One of those films, “Journey to Mecca,” was the result of an international production team working together towards a common vision. The key messages of this film were simple; compassion, resilience, and humanity. My involvement in this film stemmed from the simple fact I wanted this story to be told. Working with the production team, ranging from 22 different countries, in a number of international locations, was a wonderful experience in and of itself. It enforced the importance of knowledge-transference and innovation when it comes to the formation of a successful project.
More importantly, through this experience, I learned about the extent to which the lack of world-class film and media content about this part of the world is limiting our cultural and academic growth.
Our messages are simply not transcending our own borders because we have not cultivated the proper skills and invested in the human capital needed to make this happen.
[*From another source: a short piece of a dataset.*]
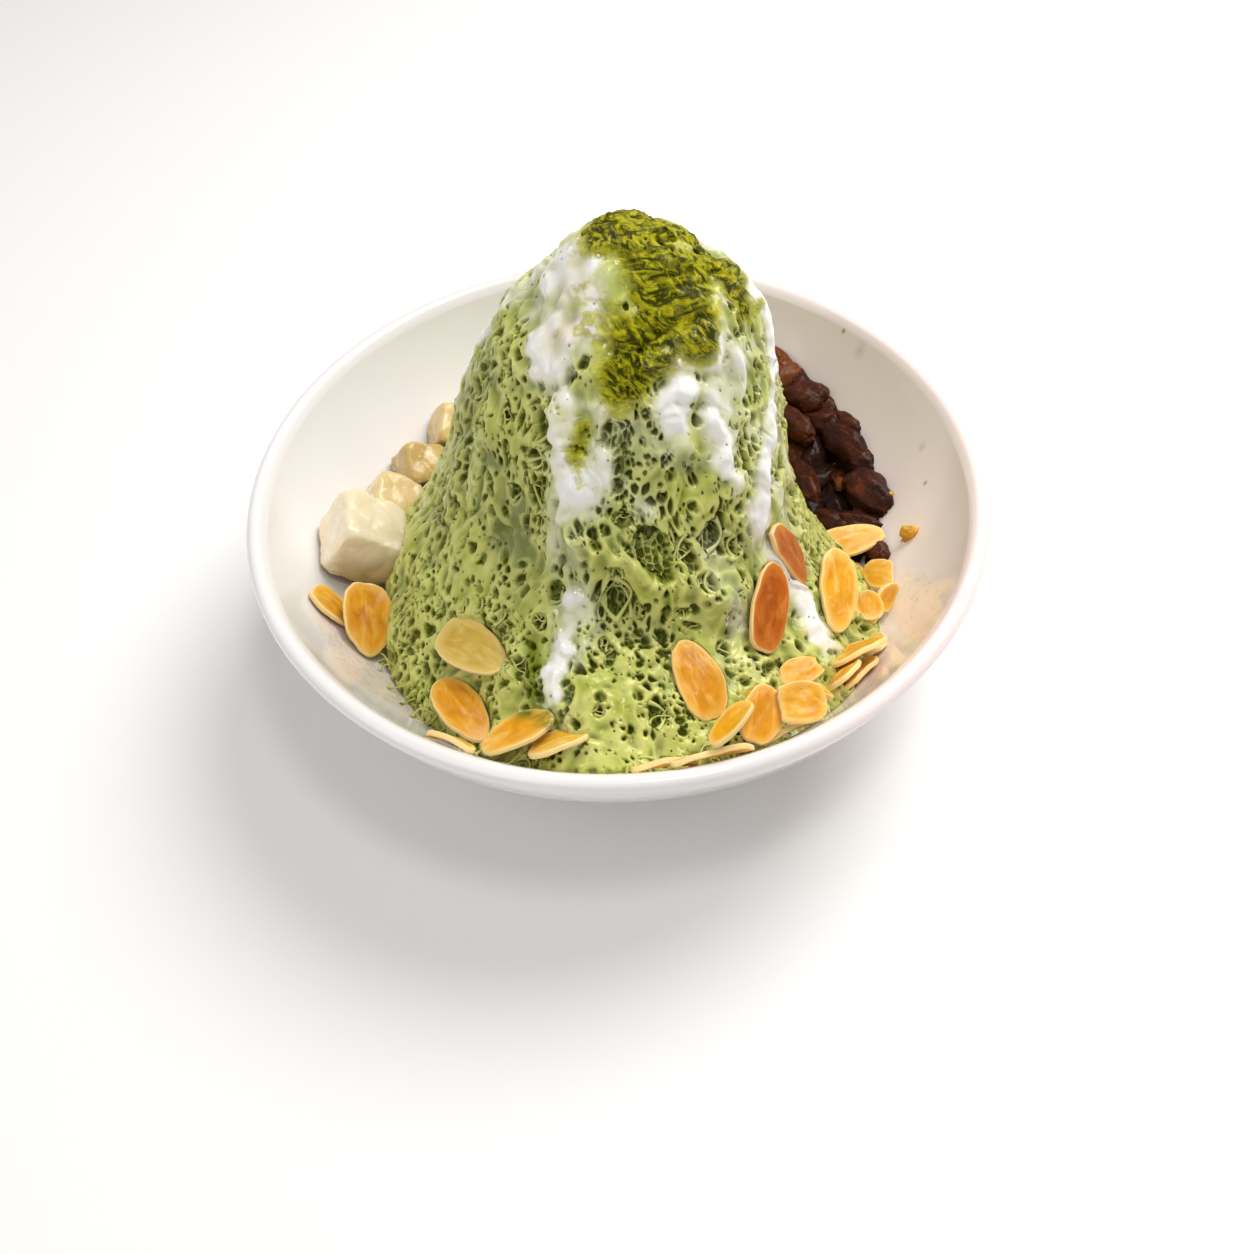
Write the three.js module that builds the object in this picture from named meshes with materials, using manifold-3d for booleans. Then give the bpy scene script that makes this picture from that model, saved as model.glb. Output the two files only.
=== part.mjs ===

And unless this changes, we will continue to see our stories, culture, and heritage, and all the societal and political issues that arise as result, be downplayed, and sometimes be completely downgraded, by the global society at large.
Can leadership be taught in a classroom? How can Kuwait nurture future leaders?
Leadership is not a curriculum; it is a complicated term that is not confined to titles or privileges. Leadership is about full citizenship and active engagement in different spheres of life. It resides in pathways that connect experiences, and unites opportunities that may then provide the road map for a coherent journey towards meaningful action and achievable dreams.
Future leaders may be nurtured in a number of different ways. At MYA, our National Leadership Department aims to develop the youth community’s potential and empower future leaders by investing in their strengths, tending to their areas of interest, sharpening their skills, and engaging them in the decision-making process. In parallel, we are working to ensure that a healthy infrastructure and regulatory business and legislative environment are put into place by the state at large.
That said, I must stress that the ministry can only do so much. Creating leaders is a process that requires the full participation of the government, the civil sector, the private sector, the people of Kuwait, and the future leaders themselves. Across all levels, we must invest in positive youth development and all that the term entails. We may do so, and lead Kuwait to economic and social reform, by focusing on developing the youth community’s skills, increasing their productivity, installing values of cooperation and team work, instilling national pride, encouraging participants to continue education and self-development, and linking personal goals to national dreams.